Suppose that the teacher in the previous alternate example wanted to convert the original test scores to percents. Since the test was out of 50 points, she should multiply each score by 2 to make them out of 100. Here are graphs and summary statistics for the original scores and the doubled scores. Fill in the missing values in the “Score x 2” row.

n / / / Min / Q1 / M / Q3 / Max / IQR / Range
Score / 30 / 35.8 / 8.17 / 12 / 32 / 37 / 41 / 48 / 9 / 36
Score x 2

How does this change the shape, center, and spread of the distribution?

EXAMPLE: Analyzing the effects of transformations: p. 96

Here are 30 temperature readings (in degrees Celsius) from a thermostat: Enter these data into L1 in your stat menu.

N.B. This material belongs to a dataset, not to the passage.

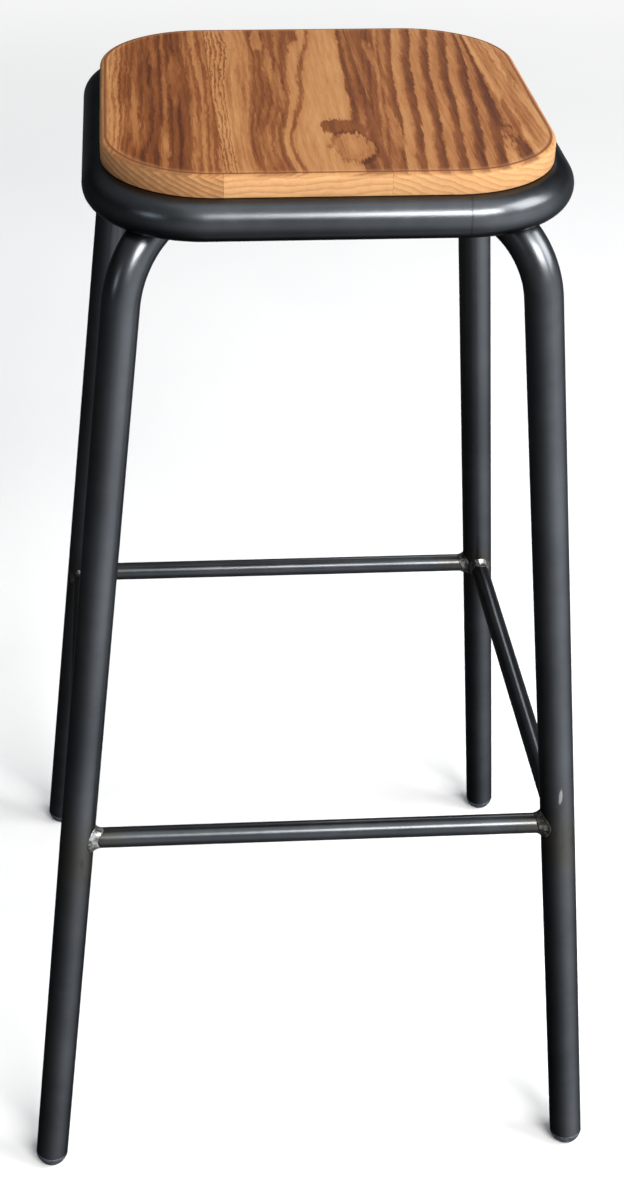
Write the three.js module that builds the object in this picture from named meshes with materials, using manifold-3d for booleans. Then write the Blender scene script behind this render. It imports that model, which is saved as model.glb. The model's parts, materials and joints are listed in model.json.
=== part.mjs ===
// Bar stool with a footrest: an edge-glued wood seat screwed onto a bent steel ring,
// four splayed tube legs that bend in under the ring, and a bar on each side for the feet.
// Millimetres, +Z up, floor at z = 0, the stool's axis on x = y = 0, front towards -Y.
import * as THREE from 'three';
import { mergeVertices } from 'three/addons/utils/BufferGeometryUtils.js';
import Module from 'manifold-3d';

const wasm = await Module();
wasm.setup();

// ---- driving dimensions -----------------------------------------------------------------

const fitGap = 0.3;              // clearance between pieces that touch

const seatTop = 800;             // height of the sitting face
const seatThickness = 14;
const seatHalf = 144;            // half the seat's width and depth
const seatCornerRadius = 72;
const seatEase = 2;              // rounding of the seat's upper and lower edges
const boardJoints = [-70, 32];   // x of the two glued joints between the boards

const ringTube = 13.5;           // radius of the seat ring's tube
const ringWall = 1.5;
const ringHalf = 143;            // half the ring's width, measured on the tube's centre
const ringCornerRadius = 63;
const ringVent = 2;              // radius of the drilled vent hole
const ringVentX = 40;

const legTube = 12.5;
const legWall = 1.5;
const legFootHalf = 209.6;       // x and y of a leg's centre line where it meets the floor
const legTopHalf = 127.5;        // the same line, carried straight up to the ring's centre
const legBendStart = 712;        // height where the bend begins
const legBendRadius = 57.5;

const barTube = 7.5;
const barWall = 1.2;
const barHeight = 311;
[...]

3, 5, 6, 6, 7, 7, 7, 7, 7, 7, 7, 7, 7, 8, 8, 9, 9, 9, 9, 9, 10, 10, 10, 10, 10, 11, 11, 11, 12, 14

To convert these to degrees Fahrenheit, use the formula F = (9/5)C + 32

In L2, scroll up until L2 is highlighted. Type in the following formula and press enter:

(9/5)*L1 + 32

Fill in the following table from your one-variable stats for each list.

n / / / Min / Q1 / M / Q3 / Max / IQR / Range
Temp. °C
Temp. °F

a.  Create parallel box plots in your calculator for both sets of data. Do not hand draw. Describe how the graph representing degrees Fahrenheit changed. In what way is it the same?

b.  Show how the mean temperature in °F was calculated from the mean temperature in °C.

c.  Show how the standard deviation of temperatures in °F was calculated from the standard deviation of temperatures in °C.

d.  The 90th percentile of the temperature readings was 11 °C. What is the 90th percentile in degrees Fahrenheit?

TO SUMMARIZE: What one characteristic about a distribution NEVER changes with multiplying (or dividing) or Adding (or subtracting) each data point by the same value?

What additional characteristic NEVER changes with addition (or subtraction) by a constant that DOES change with scalar multiplication?